On Dec. 29, a photographer named Ahmed Humaidan was abducted by five plainclothes security officers in a Bahrain shopping mall parking lot.

According to reports from the Bahrain Center for Human Rights, five men in civilian clothing, who are believed to belong to the security forces, surrounded Humaidan and abducted him. After 19 hours, Humaidan was allowed to call his family for 20 seconds to inform them that he was alive, that he was at the Criminal Investigation Department and was being interrogated without the presence of his lawyer.

A screen cap from Ahmed Humaidan's Instagram feed.

Since then, his parents' house has been invaded at least five times, and other relatives’ houses four times, according to another report from EA Worldview.

The previous day, a DPA photographer Mazen Mahdi was arrested by police while covering a protest. Mazen tweeted:

“The reason for stopping me was not participating in anything but for taking pictures .. Apparently @moi_bahrain thinks cameras weapons!”

Humaidan, who has won several international awards in photojournalism, is believed to have been targeted for his images of Bahraini protesters. But he’s also the latest case in what has become a relentless power struggle between Bahrain’s regime and the country’s opposition.

For the past two years, Bahrain's Sunni government has been confronted with a series of demonstrations by the majority Shia population, and there have been ongoing clashes between police and protesters as a result. The island nation rang in 2013 with more unrest. Here's a look at what's happened in December alone:

-- A viral video showed a police officer slapping a man who was holding his toddler son twice when failed to produce the official papers that the officer demanded of him:

-- Another rights activist was detained for documenting protests in the capital -- on Twitter -- with the charges claiming he was disseminating “false information.”

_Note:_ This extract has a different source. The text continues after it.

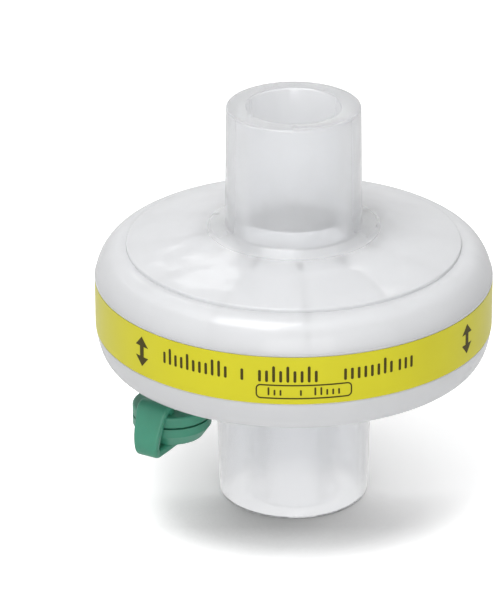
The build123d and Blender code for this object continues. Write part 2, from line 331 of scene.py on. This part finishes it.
def strapStations():
    route, steps = capStrap["route"], capStrap["steps"]
    ends = [route[0], *route, route[-1]]
    stations = []
    for i in range(len(route) - 1):
        for step in range(steps):
            stations.append(smoothThrough(*ends[i:i + 4], step / steps))
    return stations + [route[-1]]


def roundedBox(width, height, corner, steps=6, sideSteps=24):  # its long sides are divided, to bend
    points = []
    quarters = [(1, -1, -90), (1, 1, 0), (-1, 1, 90), (-1, -1, 180)]
    for sx, sy, start in quarters:
        cx, cy = sx * (width / 2 - corner), sy * (height / 2 - corner)
        for i in range(steps + 1):
            turn = math.radians(start + 90 * i / steps)
            points.append((cx + corner * math.cos(turn), cy + corner * math.sin(turn)))
        if sx == sy:
            sideStart, level = points[-1]
            for i in range(1, sideSteps):
                points.append((sideStart - 2 * sideStart * i / sideSteps, level))
    return points


def strapSurface():
    ringLow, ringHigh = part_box("cap_ring")
    strapLow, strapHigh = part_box("cap_strap")
    foot = Vector(((ringLow[0] + ringHigh[0]) / 2, (ringLow[1] + ringHigh[1]) / 2, strapLow[2]))
    turn = math.radians(capStrap["direction"])
    outward = Vector((math.cos(turn), math.sin(turn), 0))
    sideways = Vector((-math.sin(turn), math.cos(turn), 0))
    stations = strapStations()
    shape = bmesh.new()
    rings = []
    for i, (reach, rise, width) in enumerate(stations):
        before, after = stations[max(i - 1, 0)], stations[min(i + 1, len(stations) - 1)]
        along = (outward * (after[0] - before[0]) + Vector((0, 0, after[1] - before[1]))).normalized()
        upright = along.cross(sideways).normalized()
        centre = foot + outward * reach * mm + Vector((0, 0, rise * mm))
        section = roundedBox(width * mm, capStrap["thickness"], capStrap["corner"],
                             capStrap["cornerSteps"], sideSteps=1)
        rings.append([shape.verts.new(centre + sideways * x + upright * y) for x, y in section])
    for near, far in zip(rings, rings[1:]):
        for j in range(len(near)):
            k = (j + 1) % len(near)
            shape.faces.new((near[j], near[k], far[k], far[j]))
    shape.faces.new(rings[0])
    shape.faces.new(rings[-1])
    bmesh.ops.recalc_face_normals(shape, faces=shape.faces)
    for face in shape.faces:
        face.smooth = len(face.verts) == 4
    mesh = bpy.data.meshes.new("cap_strap_surface")
    shape.to_mesh(mesh)
    shape.free()
    mesh.materials.append(greenRubber)
    piece = addObject("cap_strap_surface", mesh)
    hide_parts("cap_strap")
    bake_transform(piece)


strapSurface()
print("strap modelled")

# print on the label: rows of plain strokes, a plain frame and plain flow arrows

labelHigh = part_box("label_band")[1]
bandRadius = labelHigh[0]
bandTop = labelHigh[2]

labelPrint = {
    "inkHeight": 0.02 * mm,
    "strokeWidth": 0.46 * mm,
    "shortStroke": 2.0 * mm,
    "tallStroke": 2.8 * mm,
    "tallShare": 0.4,  # of the strokes
    "cornerShare": 0.45,  # of a stroke's width
    "cornerSteps": 4,
    "strokePitch": 1.12 * mm,
    "rowDrop": 4.3 * mm,  # from the band's top edge to the strokes' foot
    "groups": [(-39.0, 11), (-14.5, 1), (-9.5, 9), (14.5, 8), (31.0, 3)],  # start angle, strokes
    "firstSeed": 1,
}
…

-- The government stripped 31 opposition members of their nationality for what it said were security reasons, according to RT.

-- The Financial Times reported that one village was raided by police more than 300 times, with some houses raided several times a night.

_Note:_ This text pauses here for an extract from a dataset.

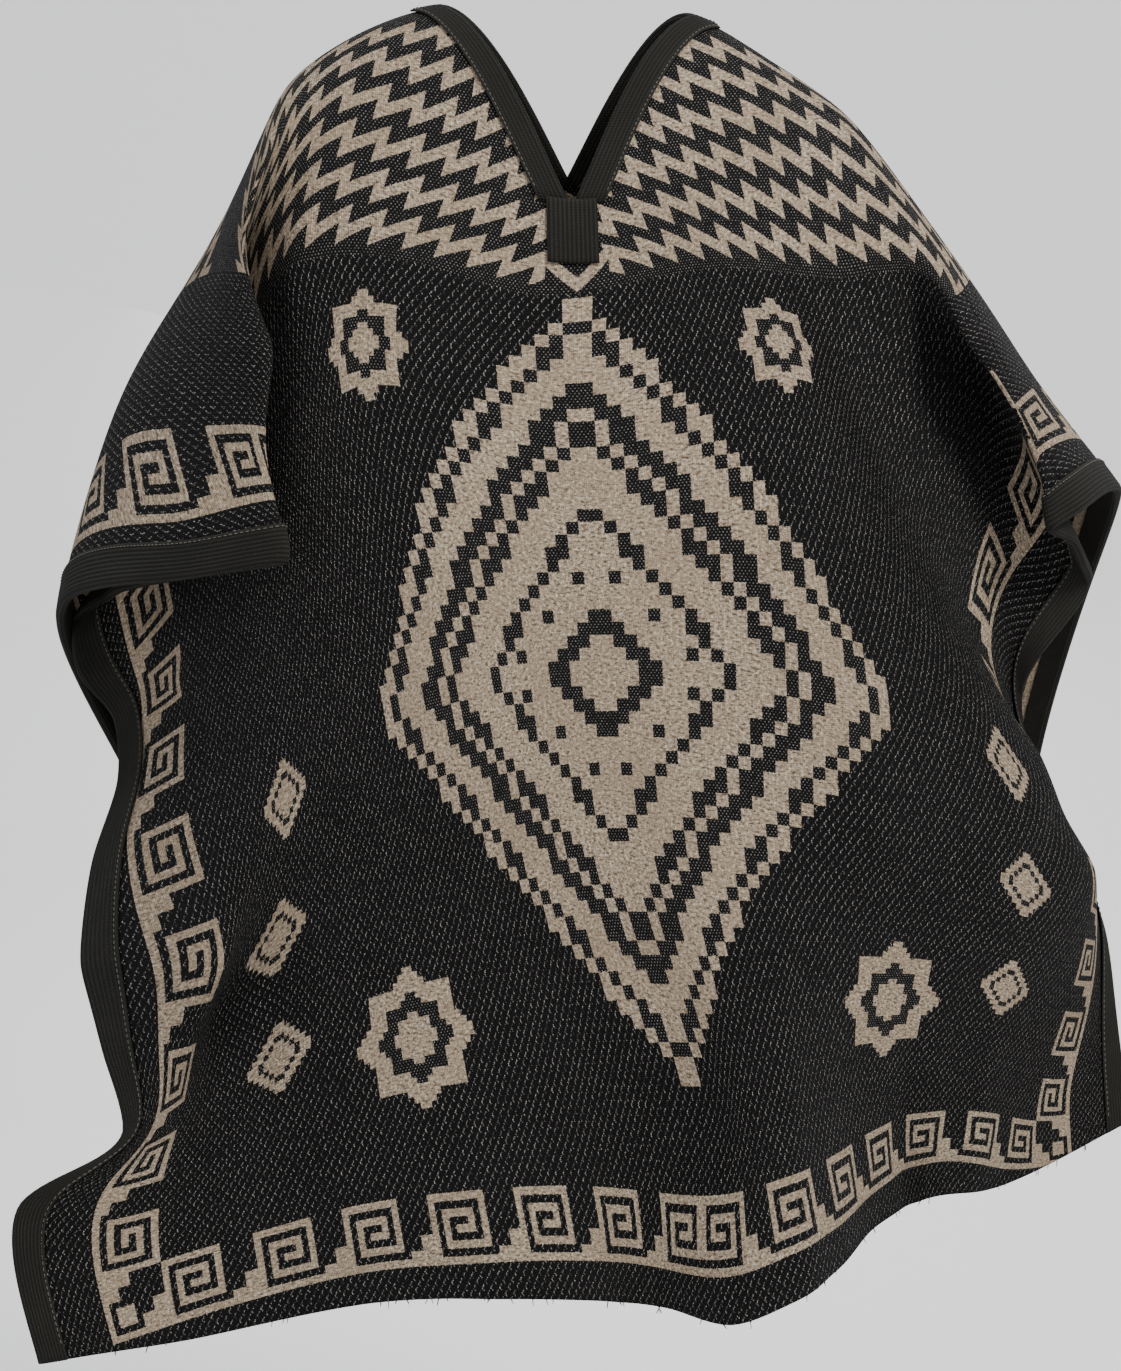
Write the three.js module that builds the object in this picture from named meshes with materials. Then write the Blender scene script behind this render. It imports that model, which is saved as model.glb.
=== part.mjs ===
// Poncho: one rectangle of heavy double cloth with a V slit for the head,
// worn open at the sides over raised arms. Millimetres, +Z up, the wearer
// faces -Y. The origin is between the two neck points of the shoulder fold.
import * as THREE from "three";

// the cloth as cut
const clothWidth = 1060;
const clothLength = 900;
const wall = 3;
const seamGap = 0.3;

// the neck slit
const neckHalf = 88;
const slitDepth = 150;
const neckTapeRow = 19;
const patchHalf = 16.5;
const patchHeight = 33;

// the tape that binds the slit and the two sides
const tape = 1.2;
const sideTapeRow = 24;
const tapeTurn = 2.4;
const tapeSlack = 0.1;

// how finely the cloth is divided
const halfColumns = 20;
const slitRows = 6;
const frontRows = 25;
const backRows = 19;

// Each row says where one place of the cloth lies. u is the distance from the
// cloth's middle line and v the distance down from the shoulder fold, with the
// front positive. x, y and z are where that place is when the garment is worn.
const shoulders = [
  { place: "neck left", u: -88, v: 0, x: -92, y: 0, z: 4 },
  { place: "neck right", u: 88, v: 0, x: 92, y: 0, z: -4 },
  { place: "slit foot front", u: 0, v: 150, x: 0, y: -90, z: -150 },
  { place: "slit foot back", u: 0, v: -150, x: 5, y: 70, z: -115 },
  { place: "shoulder left", u: -156, v: 0, x: -155, y: 0, z: -20 },
  { place: "point left", u: -213, v: -5, x: -200, y: 0, z: -55 },
  { place: "shoulder right", u: 147, v: 0, x: 145, y: 0, z: -35 },
  { place: "upper arm right", u: 218, v: -10, x: 205, y: 5, z: -75 },
];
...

-- Bahraini police fired tear gas and stun bombs to break up protests in Shiite-populated villages around the capital, Manama.

Bahrain's courts do seem to be punishing those responsible for some of the more high-profile instances of brutality, but human rights activists say the sentences aren’t harsh enough.

Following the scandal caused by this video, Bahrain’s Interior Ministry announced it had arrested the police officer and tried him in a military court. Two police officers were also sentenced on Dec. 31 to seven years in prison for beating a Shiite opposition activist to death during last year’s crackdown on protesters.

Still, there’s a sense among police that those documenting the protests are part of a conspiracy. As Mohamed Hassan pointed out in a post for Global Voices, Bahrain’s police chief, Tariq al-Hassan, took to Twitter to suggest that the video evidence of police brutality was somehow faked:

Attempts to defame the ministry of interior and its staff is a part of a fierce war by known and exposed persons and organizations after their previous plans have failed.

They setup ambushes for policemen based on scenarios prepared by media professionals working in known media channels in other countries and then filmed and released when needed

These traitorous fakers publish those scenes and exaggerate them as they are instructed and the way that fits the goals of those countries and theirs

Bahrain residents joined in the 2011 Arab Spring protests, but government troops there cracked down before they were able to topple the regime, with help from neighboring Saudi Arabia and the United Arab Emirates. Protests have been ongoing ever since, flaring up periodically and grabbing headlines whenever a particularly egregious incident takes place (or whenever, you know, Kim Kardashian shows up.)

Incidents like the arrests of photographers over the past few weeks show just how tense the atmosphere there still is, as not even those covering the demonstrations are safe.